Если бы мог Галан увидеть тогда, как дралась застава Лопатина, как держался Брест, — может быть, легче стало бы на душе.
Окровавленная, горящая Львовщина!
Родная земля Галана взывала о мести, а он как проклятый сидит в Уфе, куда эвакуировали тогда важнейшие украинские издательства. Изо дня в день Галан ходит на почту и бомбардирует ЦК, Союз писателей самыми категорическими телеграммами: «Прошу немедленно отменить ваше решение и послать меня на фронт».
Москва молчит. Наверное, ей сейчас не до него. И он уже решается на самовольный побег из Уфы, когда 15 сентября на почте ему вручают телеграмму за подписью Александра Фадеева:
«Прибыть в Москву для работы в польском журнале „Новые горизонты“».
«Опять не то! Опять не фронт! Но это все же лучше, чем Уфа…»
«Наверное, именно в таких обстоятельствах становятся пессимистами», — грустно заметит он через три недели, когда, не дав толком освоиться в «Новых горизонтах», его пошлют в командировку в Казань.
«Сегодня минуло 4 месяца войны, 4 месяца минуло с моего последнего счастливого дня… — записывает он 22 октября 1941 года в записной книжке. — Передо мной далекий, неизвестный путь, но я твердо верю в день нашей победы».
Вскоре в той же записной книжке появляется другая запись:
« 29 октября 1941 года. Казань. Я подал заявление в армию. Правда, здоровья я уже такого не имею, нога болит гораздо сильнее, но что за жизнь будет у меня после победы, если я буду пользоваться плодами крови и мук других.

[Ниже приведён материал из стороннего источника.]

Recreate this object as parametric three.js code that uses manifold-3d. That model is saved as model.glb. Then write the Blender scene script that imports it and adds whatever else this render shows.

Если же приведется погибнуть, не исчезнет память обо мне, и в шуме Стрыйского парка будут шуметь и мои недопетые песни».
В приемной Союза писателей его встречают уже подозрительно:
— Опять принес заявление?.. Опять просишься на фронт?.. Не мешай работать… Для тебя готовят другое…
— Что? — Галан сжался, как пружина. — Скажите только главное — с фронтом это связано?
— Связано, связано, — отшутился секретарь.
Но работа оказалась несколько иным фронтом, чем предполагал Галан: в 1942 году его посылают радиокомментатором на радиостанцию имени Тараса Шевченко.
— Скажите хоть, где сие почтенное учреждение находится? — уныло спросил Ярослав Галан.